But I’m not convinced the church is basically about forgiveness.  

 

I believe that the church is really about justice. Justice-seeking, justice-making, justice-being. And frankly, I think it would be easier if it were all about forgiveness. Justice is SO much harder. (That’s likely why we so often do a lousy job at seeking, making, and being it). Justice is about making judgements and finding ways to make things right.

Unfortunately for many the term now only refers to the Criminal Justice system and there are many voices that insist harsh punishment is the only way to make things right. A pure retribution model.

Check out what Joseph’s brothers assume and then do.  They assume Joseph will treat them harshly, now that their father is dead.  So what do they say?

Realizing that their father was dead, Joseph's brothers said, "What if Joseph still bears a grudge against us and pays us back in full for all the wrong that we did to him?"

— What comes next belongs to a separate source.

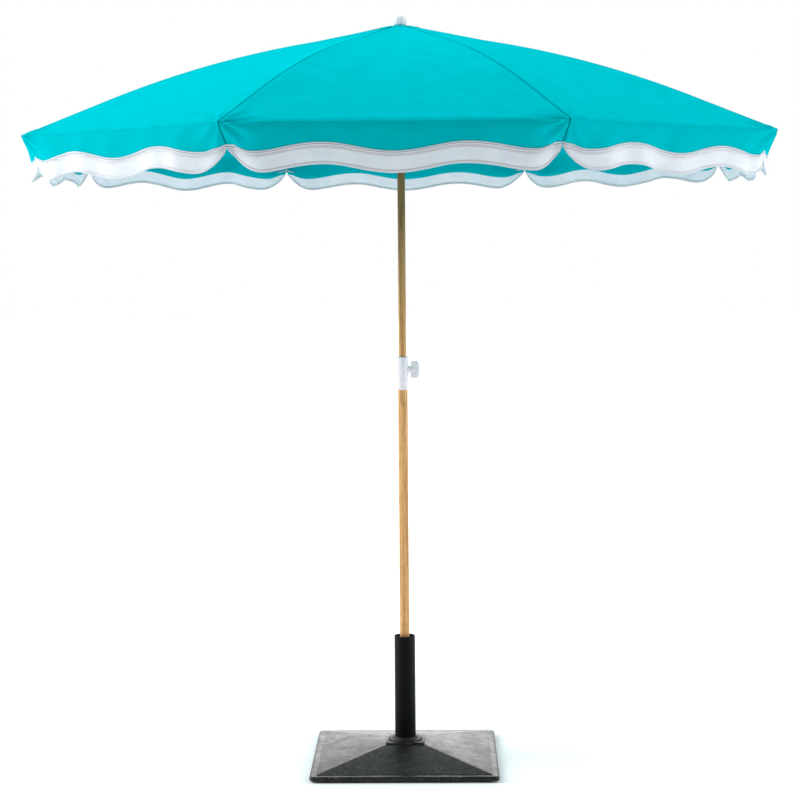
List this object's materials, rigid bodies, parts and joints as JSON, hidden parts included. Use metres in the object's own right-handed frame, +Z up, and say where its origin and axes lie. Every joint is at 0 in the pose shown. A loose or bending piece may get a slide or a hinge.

So they approached Joseph, saying, "Your father gave this instruction before he died, 'Say to Joseph: I beg you, forgive the crime of your brothers…

But I am convinced that God's justice combines judgement, payment, and forgiveness. I am convinced that we need to find a way to reconcile our need to strike back (retribution) with the peace-building that comes with true forgiveness (something I think HAS to be accompanied {or preceded?} by true repentance. [3]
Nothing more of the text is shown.